I have a home server which runs samba, apache and a dozen of other services like torrents, video surveillance etc. All the samba data is stored in 3 disk RAID-Z and torrents|apache|surveilance are served from 2 disk zfs stripe. System itself resides on a single old 160GB disk. Server is equipped with 8GB RAM of which *I*'ve seen a max of 4GB utilised (cacti reporting). I'm planning an upgrade strategy so would like your opininon if it is worth moving the system to a new strip - will *I* see any perfomance gains? Mirror is also considered as it will minimise time spent on bringing the system from a weekly back up.


----------



## xibo (Mar 16, 2012)

The kernel keeps in memory, all frequently used userland applications will keep in the filesystem cache, which resides in memory (unless you outsource it via zfs l2arc).

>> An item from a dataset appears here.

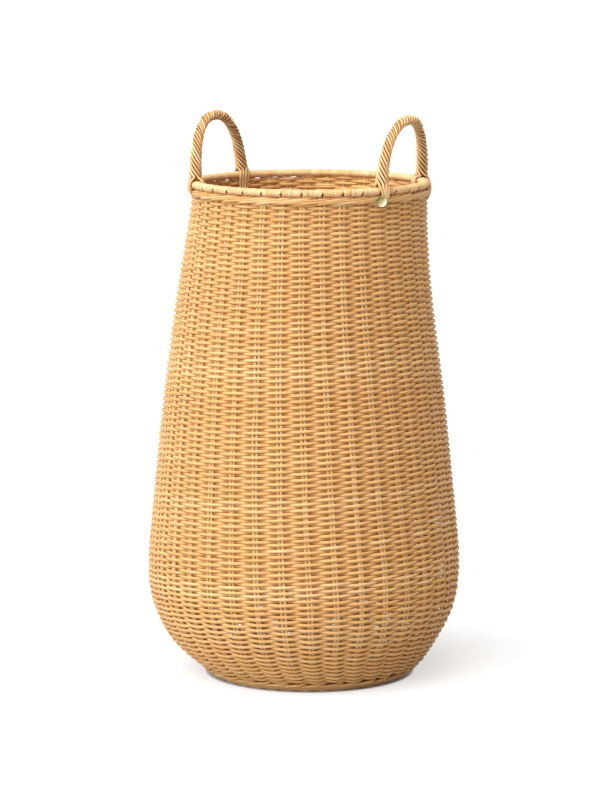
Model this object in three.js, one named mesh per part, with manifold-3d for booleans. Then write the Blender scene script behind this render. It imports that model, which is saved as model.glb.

Unless you "flood" the cache by filling it with data, the speed of the system disk does not matter. Booting with an USB flash media will take 2-3 minutes to KDE but then run no slower then a SSD installation.

I would keep that one-slow-disk solution you have, unless you want to reuse the SAS/SATA connector, and then put the system on the same storage devices you have your data on (in a dedicated partition of cause).


----------